I'm working on these supremum and infimum problems and I just want to check to see if my approach is valid. The question asks to find the supremum and infimum of the set $\{\,(n+1)^2/2^n\mid n\in \mathbb{N}\,\}$.
My approach is to take the derivative of the equation and set it equal to $0$. Doing this I find that $n=-1$ and $n=\frac 2 {\log 2}-1$. I also found that $n=\frac 2 {\log 2}-1$ produces a local maximum and $n=-1$ produces a local minimum. Is it accurate to say that these are my infimum and supremum values or not?

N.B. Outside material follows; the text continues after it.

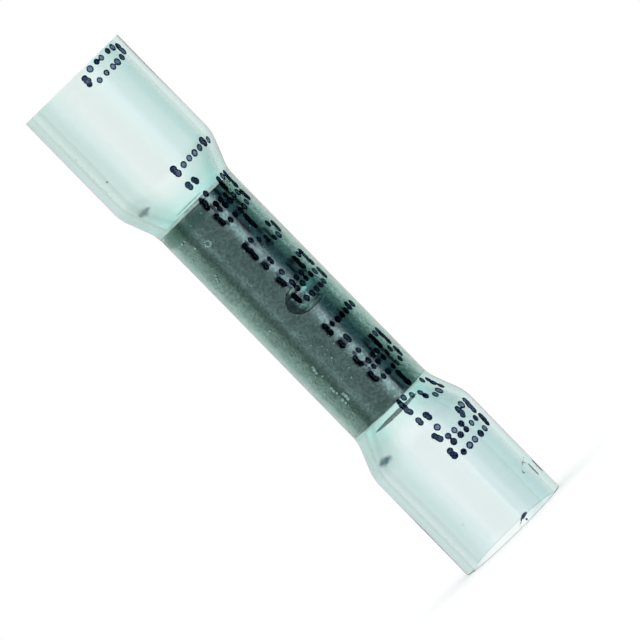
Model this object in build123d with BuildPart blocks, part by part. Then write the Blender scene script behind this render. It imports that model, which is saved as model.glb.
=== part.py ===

I will take any help I can get. Thanks!
Best Answer
Yes, your approach is correct but, since $n \in N$ we need to modify it a little bit.
so $f(x) = \frac{(x+1)^2}{2^x}$ if first increasing and then decreasing(for $x $ non negative), this you check by taking derivative. So for $x \to \infty$, $f(x) $ goes to zero, so inifimum is $0$ .
For supremum your approach is correct, but $x$ shoud be integer, so just find the value of $x$ that is integral. precisely check $x_1 = \left[\frac{2}{\log2}-1\right]$ and $x2 = x1+1$. So $\frac{2}{\log2} = 2.88,\ x_1 = 1, \ x_2 = 2$ so for x2 we get the maximum value of $2.25$.